INSTRUCTIONS FOR THE TASK
Quote the entries below from the line with "obj.parent = rigid_bodies[body]" through the line with "SKY_BELOW = 0.82", both ends included, and only those lines.

THE RECORDS
··········

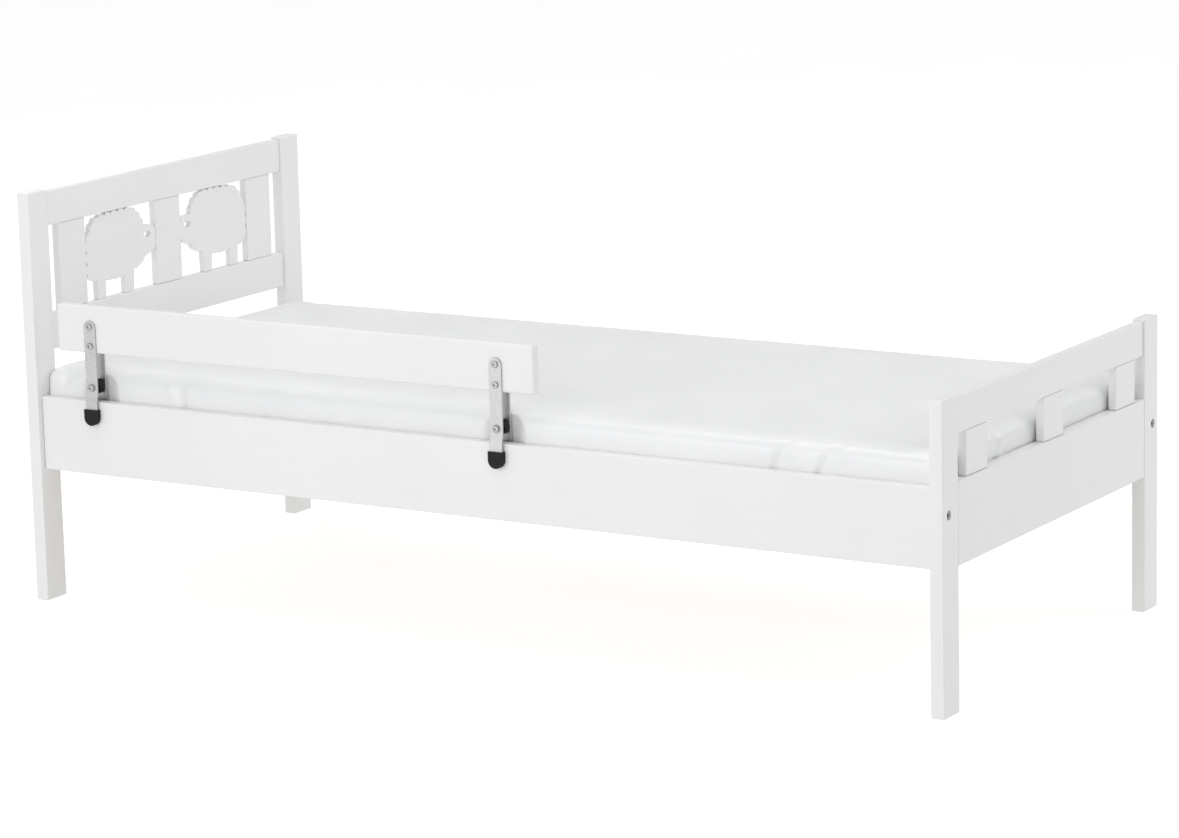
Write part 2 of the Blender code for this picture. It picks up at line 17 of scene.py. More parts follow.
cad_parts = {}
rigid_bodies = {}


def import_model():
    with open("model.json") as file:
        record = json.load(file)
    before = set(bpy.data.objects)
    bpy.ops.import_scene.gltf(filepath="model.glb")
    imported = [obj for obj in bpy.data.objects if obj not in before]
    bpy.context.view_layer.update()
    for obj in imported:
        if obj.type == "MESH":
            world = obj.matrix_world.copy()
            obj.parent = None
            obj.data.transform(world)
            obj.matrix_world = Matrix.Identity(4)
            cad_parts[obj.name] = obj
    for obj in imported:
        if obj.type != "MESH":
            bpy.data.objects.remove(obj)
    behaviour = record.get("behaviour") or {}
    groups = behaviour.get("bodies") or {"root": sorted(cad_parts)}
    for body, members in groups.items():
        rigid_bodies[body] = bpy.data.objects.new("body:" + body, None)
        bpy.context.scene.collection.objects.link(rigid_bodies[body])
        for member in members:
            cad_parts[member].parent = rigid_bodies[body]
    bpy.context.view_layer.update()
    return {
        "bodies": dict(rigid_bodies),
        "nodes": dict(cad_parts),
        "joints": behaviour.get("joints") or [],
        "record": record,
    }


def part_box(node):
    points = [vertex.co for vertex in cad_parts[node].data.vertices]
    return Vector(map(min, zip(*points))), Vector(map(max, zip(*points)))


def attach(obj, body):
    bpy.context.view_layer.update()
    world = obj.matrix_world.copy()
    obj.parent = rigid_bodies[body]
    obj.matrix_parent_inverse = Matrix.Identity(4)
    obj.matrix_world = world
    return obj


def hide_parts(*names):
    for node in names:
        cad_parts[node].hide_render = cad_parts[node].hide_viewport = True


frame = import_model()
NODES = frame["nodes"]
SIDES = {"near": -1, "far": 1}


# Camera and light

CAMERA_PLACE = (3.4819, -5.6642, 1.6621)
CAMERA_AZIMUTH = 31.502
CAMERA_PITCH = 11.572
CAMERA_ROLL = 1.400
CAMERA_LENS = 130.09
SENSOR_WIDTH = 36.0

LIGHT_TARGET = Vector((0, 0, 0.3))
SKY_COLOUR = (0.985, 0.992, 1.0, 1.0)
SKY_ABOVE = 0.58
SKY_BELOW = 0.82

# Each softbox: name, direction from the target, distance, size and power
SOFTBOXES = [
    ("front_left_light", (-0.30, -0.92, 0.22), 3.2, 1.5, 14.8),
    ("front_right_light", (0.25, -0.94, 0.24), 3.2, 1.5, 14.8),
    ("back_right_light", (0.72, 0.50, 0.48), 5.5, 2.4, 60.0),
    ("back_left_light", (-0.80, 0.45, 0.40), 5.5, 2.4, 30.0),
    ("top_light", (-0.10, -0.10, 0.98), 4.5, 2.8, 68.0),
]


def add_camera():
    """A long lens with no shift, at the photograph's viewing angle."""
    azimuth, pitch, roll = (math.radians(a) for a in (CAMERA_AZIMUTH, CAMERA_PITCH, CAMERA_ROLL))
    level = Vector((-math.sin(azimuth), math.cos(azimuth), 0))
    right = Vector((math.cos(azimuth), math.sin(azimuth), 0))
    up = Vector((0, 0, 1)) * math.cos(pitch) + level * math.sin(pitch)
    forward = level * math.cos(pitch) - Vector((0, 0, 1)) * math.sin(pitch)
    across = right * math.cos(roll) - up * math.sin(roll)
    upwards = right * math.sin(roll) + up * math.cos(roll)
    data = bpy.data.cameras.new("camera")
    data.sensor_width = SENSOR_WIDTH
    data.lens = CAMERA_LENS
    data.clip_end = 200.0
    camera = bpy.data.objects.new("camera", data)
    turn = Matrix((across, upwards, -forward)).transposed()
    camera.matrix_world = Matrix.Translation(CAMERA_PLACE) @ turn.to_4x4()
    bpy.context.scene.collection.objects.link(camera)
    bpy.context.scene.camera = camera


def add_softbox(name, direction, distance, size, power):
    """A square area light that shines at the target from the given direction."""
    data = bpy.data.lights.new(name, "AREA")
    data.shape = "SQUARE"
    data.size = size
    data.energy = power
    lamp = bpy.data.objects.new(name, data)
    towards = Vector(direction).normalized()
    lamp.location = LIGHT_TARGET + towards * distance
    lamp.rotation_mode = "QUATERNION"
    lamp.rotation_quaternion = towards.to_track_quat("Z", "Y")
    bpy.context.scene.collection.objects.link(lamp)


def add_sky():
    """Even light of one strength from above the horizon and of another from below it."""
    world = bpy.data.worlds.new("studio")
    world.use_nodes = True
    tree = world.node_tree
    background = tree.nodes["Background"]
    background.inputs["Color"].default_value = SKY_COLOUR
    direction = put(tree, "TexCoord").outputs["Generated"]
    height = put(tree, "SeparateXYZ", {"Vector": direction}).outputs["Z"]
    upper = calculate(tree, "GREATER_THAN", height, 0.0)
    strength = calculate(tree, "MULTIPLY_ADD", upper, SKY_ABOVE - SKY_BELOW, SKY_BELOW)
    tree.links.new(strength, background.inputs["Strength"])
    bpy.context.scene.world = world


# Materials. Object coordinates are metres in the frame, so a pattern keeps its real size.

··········

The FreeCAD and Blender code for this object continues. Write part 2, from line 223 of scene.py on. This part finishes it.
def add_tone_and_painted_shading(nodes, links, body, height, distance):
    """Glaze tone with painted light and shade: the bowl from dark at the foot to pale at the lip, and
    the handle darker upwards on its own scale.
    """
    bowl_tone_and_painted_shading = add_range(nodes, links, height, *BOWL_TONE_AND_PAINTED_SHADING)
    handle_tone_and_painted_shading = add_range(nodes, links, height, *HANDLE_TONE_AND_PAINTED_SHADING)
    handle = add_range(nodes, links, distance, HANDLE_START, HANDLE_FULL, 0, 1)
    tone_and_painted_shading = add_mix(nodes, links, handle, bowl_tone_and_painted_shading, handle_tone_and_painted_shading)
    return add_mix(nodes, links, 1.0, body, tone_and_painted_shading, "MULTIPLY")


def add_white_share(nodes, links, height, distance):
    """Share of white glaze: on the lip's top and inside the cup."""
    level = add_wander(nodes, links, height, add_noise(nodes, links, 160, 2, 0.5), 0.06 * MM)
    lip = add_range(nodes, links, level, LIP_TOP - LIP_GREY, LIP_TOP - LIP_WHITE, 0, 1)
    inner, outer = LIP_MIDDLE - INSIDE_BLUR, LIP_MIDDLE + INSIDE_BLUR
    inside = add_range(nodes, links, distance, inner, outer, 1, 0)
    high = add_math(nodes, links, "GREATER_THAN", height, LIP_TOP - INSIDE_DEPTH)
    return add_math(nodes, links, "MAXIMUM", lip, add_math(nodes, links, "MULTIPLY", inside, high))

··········

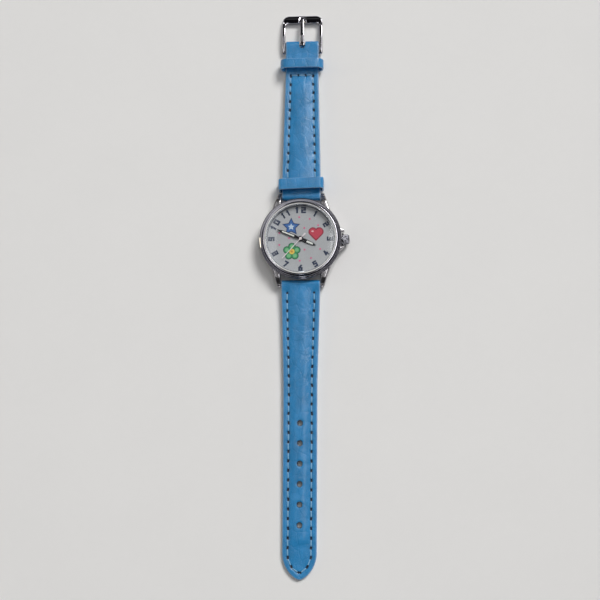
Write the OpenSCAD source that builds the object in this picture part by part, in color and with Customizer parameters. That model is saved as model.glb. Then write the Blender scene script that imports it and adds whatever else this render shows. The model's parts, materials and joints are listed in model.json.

··········

OUTPUT FOR THIS TASK
    obj.parent = rigid_bodies[body]
    obj.matrix_parent_inverse = Matrix.Identity(4)
    obj.matrix_world = world
    return obj


def hide_parts(*names):
    for node in names:
        cad_parts[node].hide_render = cad_parts[node].hide_viewport = True


frame = import_model()
NODES = frame["nodes"]
SIDES = {"near": -1, "far": 1}


# Camera and light

CAMERA_PLACE = (3.4819, -5.6642, 1.6621)
CAMERA_AZIMUTH = 31.502
CAMERA_PITCH = 11.572
CAMERA_ROLL = 1.400
CAMERA_LENS = 130.09
SENSOR_WIDTH = 36.0

LIGHT_TARGET = Vector((0, 0, 0.3))
SKY_COLOUR = (0.985, 0.992, 1.0, 1.0)
SKY_ABOVE = 0.58
SKY_BELOW = 0.82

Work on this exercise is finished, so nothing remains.